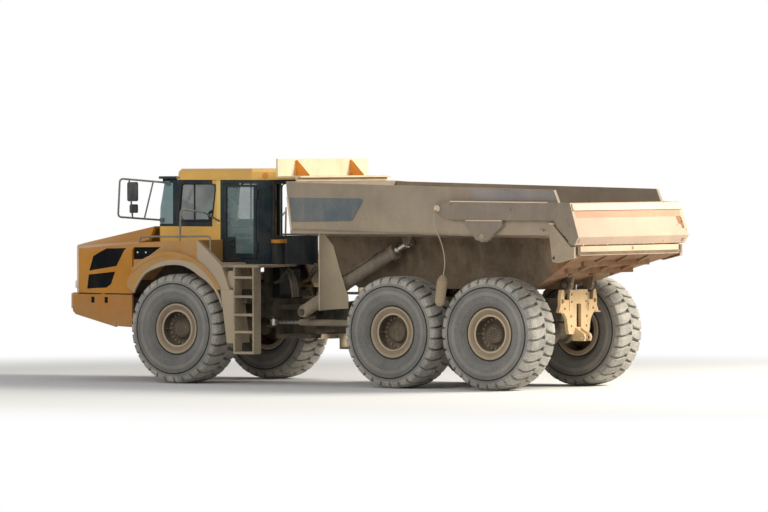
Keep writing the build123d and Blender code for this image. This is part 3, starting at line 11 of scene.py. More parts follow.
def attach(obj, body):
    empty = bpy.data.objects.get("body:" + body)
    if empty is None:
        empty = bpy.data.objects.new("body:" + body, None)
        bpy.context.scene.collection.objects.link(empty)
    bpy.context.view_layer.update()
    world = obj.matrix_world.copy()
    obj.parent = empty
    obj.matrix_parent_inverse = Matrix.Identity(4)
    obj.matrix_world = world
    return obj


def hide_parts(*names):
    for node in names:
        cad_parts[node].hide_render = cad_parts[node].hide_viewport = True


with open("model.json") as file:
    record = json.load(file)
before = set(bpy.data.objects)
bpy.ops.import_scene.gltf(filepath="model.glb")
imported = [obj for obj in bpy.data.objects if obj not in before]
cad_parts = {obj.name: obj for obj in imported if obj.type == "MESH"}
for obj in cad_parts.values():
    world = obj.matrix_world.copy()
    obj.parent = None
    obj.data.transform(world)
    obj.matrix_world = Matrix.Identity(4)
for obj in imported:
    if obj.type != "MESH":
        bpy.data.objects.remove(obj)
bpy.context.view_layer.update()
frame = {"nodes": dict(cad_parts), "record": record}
nodes = frame["nodes"]

# Metres in the row frame. Lengths along X below are measured from the front axle.
FRONT_AXLE = 2.585
AXLE_Z = 0.93
WHEEL_Y = 1.318
SEED = 7


def fx(x):
    return FRONT_AXLE + x


def srgb(r, g, b):
    """A colour given as it shows on a screen, 0 to 255, as linear values."""
    out = []
    for c in (r, g, b):
        c /= 255
        out.append(c / 12.92 if c <= 0.04045 else ((c + 0.055) / 1.055) ** 2.4)
    return (*out, 1.0)


def new_object(name, data):
    """An object of its own in the scene."""
    obj = bpy.data.objects.new(name, data)
    bpy.context.scene.collection.objects.link(obj)
    return obj


# ---- camera ----
cam_data = bpy.data.cameras.new("camera")
cam = new_object("camera", cam_data)
bpy.context.scene.camera = cam
cam_data.sensor_width = 36
cam_data.lens = 305.3
cam_data.clip_start, cam_data.clip_end = 1, 500
azimuth, elevation, roll, distance = 214.699, 0.958, -0.121, 110
target = Vector((-0.604, 0, 2.163))
a, e = math.radians(azimuth), math.radians(elevation)
back = Vector((math.sin(a) * math.cos(e), -math.cos(a) * math.cos(e), math.sin(e)))
cam.location = target + back * distance
turn = (-back).to_track_quat("-Z", "Y").to_matrix() @ Matrix.Rotation(math.radians(roll), 3, "Z")
cam.rotation_mode = "QUATERNION"
cam.rotation_quaternion = turn.to_quaternion()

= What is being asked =
Write out every line exactly as it stands.

= Written solution =
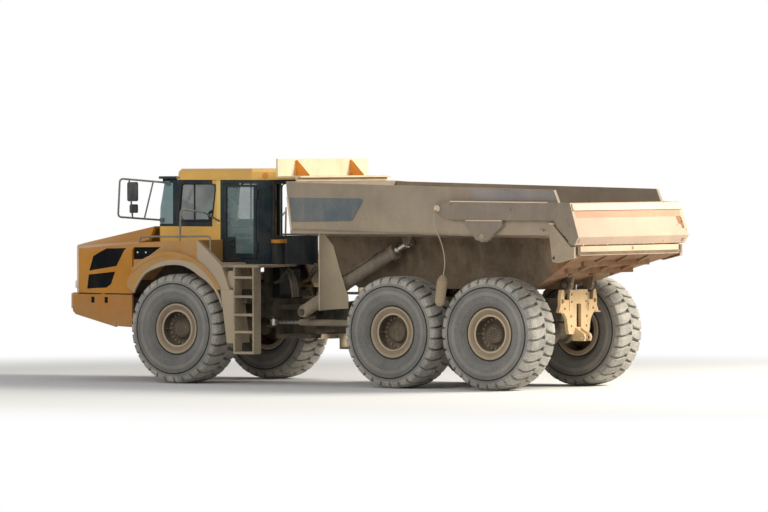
Keep writing the build123d and Blender code for this image. This is part 3, starting at line 11 of scene.py. More parts follow.
def attach(obj, body):
    empty = bpy.data.objects.get("body:" + body)
    if empty is None:
        empty = bpy.data.objects.new("body:" + body, None)
        bpy.context.scene.collection.objects.link(empty)
    bpy.context.view_layer.update()
    world = obj.matrix_world.copy()
    obj.parent = empty
    obj.matrix_parent_inverse = Matrix.Identity(4)
    obj.matrix_world = world
    return obj


def hide_parts(*names):
    for node in names:
        cad_parts[node].hide_render = cad_parts[node].hide_viewport = True


with open("model.json") as file:
    record = json.load(file)
before = set(bpy.data.objects)
bpy.ops.import_scene.gltf(filepath="model.glb")
imported = [obj for obj in bpy.data.objects if obj not in before]
cad_parts = {obj.name: obj for obj in imported if obj.type == "MESH"}
for obj in cad_parts.values():
    world = obj.matrix_world.copy()
    obj.parent = None
    obj.data.transform(world)
    obj.matrix_world = Matrix.Identity(4)
for obj in imported:
    if obj.type != "MESH":
        bpy.data.objects.remove(obj)
bpy.context.view_layer.update()
frame = {"nodes": dict(cad_parts), "record": record}
nodes = frame["nodes"]

# Metres in the row frame. Lengths along X below are measured from the front axle.
FRONT_AXLE = 2.585
AXLE_Z = 0.93
WHEEL_Y = 1.318
SEED = 7


def fx(x):
    return FRONT_AXLE + x


def srgb(r, g, b):
    """A colour given as it shows on a screen, 0 to 255, as linear values."""
    out = []
    for c in (r, g, b):
        c /= 255
        out.append(c / 12.92 if c <= 0.04045 else ((c + 0.055) / 1.055) ** 2.4)
    return (*out, 1.0)


def new_object(name, data):
    """An object of its own in the scene."""
    obj = bpy.data.objects.new(name, data)
    bpy.context.scene.collection.objects.link(obj)
    return obj


# ---- camera ----
cam_data = bpy.data.cameras.new("camera")
cam = new_object("camera", cam_data)
bpy.context.scene.camera = cam
cam_data.sensor_width = 36
cam_data.lens = 305.3
cam_data.clip_start, cam_data.clip_end = 1, 500
azimuth, elevation, roll, distance = 214.699, 0.958, -0.121, 110
target = Vector((-0.604, 0, 2.163))
a, e = math.radians(azimuth), math.radians(elevation)
back = Vector((math.sin(a) * math.cos(e), -math.cos(a) * math.cos(e), math.sin(e)))
cam.location = target + back * distance
turn = (-back).to_track_quat("-Z", "Y").to_matrix() @ Matrix.Rotation(math.radians(roll), 3, "Z")
cam.rotation_mode = "QUATERNION"
cam.rotation_quaternion = turn.to_quaternion()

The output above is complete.